A machine counts and sorts out euro notes at the Belgian Central Bank in Brussels
A machine counts and sorts out euro notes at the Belgian Central Bank. Reuters

A total of 36 European banks would have failed if Europe's banking regulator had assessed them based on Basel III, a global regulatory standard on bank capital adequacy, stress test and market liquidity risk.

Last week the European Banking Authority (EBA) failed 24 banks, which had common equity of 5.5% or less under a 2014 to 2016 recession scenario, in its latest stress test. The assessment was based on transitional capital rules, which vary between countries as they introduce new regulations.

Eleven other banks would have failed if Basel III had been applied, according to data from the EBA.

"Many banks have only passed the stress test by very thin margins and/or could be challenged in meeting requirements based on fully-phased-in capital ratios. Accordingly, many banks will be expected to do more," said Carola Schuler, a Moody's managing director.

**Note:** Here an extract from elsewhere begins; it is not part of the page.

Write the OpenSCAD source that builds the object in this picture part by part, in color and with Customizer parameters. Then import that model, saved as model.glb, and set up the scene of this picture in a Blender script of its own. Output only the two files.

Banks' common equity – as a percentage of risk-weighted assets – was on average almost 100bp lower on a full Basel III basis than the reported ratios under the 2014/16 recession scenario of the test, according to Reuters calculations.

"Moody's believes that the European Central Bank's declared aim of restoring confidence in Europe's banking systems will take time and could be challenged by the still difficult character of the operating environment which faces the region's banks," Schuler added.

Basel III was developed as a response to existing deficiencies in financial regulation following the 2008 financial crisis.

It was agreed upon by members of the Basel Committee on Banking Supervision in 2010 to 2011, and was scheduled to be introduced between 2013 and 2015. However, the implementation deadline was later extended to 31 March, 2019.

Basel III was supposed to strengthen bank capital requirements by increasing liquidity and decreasing leverage.

The eurozone is lagging behind other economies in implementing the Basel III rules.

Earlier, the US Federal Reserve conducted a similar test on banks based on fully-loaded Basel III, which was a tougher test compared to the EBA's test.

"It's still an easier and a different test than the Fed's stress test in many, many respects," Karen Petrou, co-founder of Federal Financial Analytics in Washington, told Reuters.

"The Fed's test is very qualitative. You can get all the numbers right and still fail."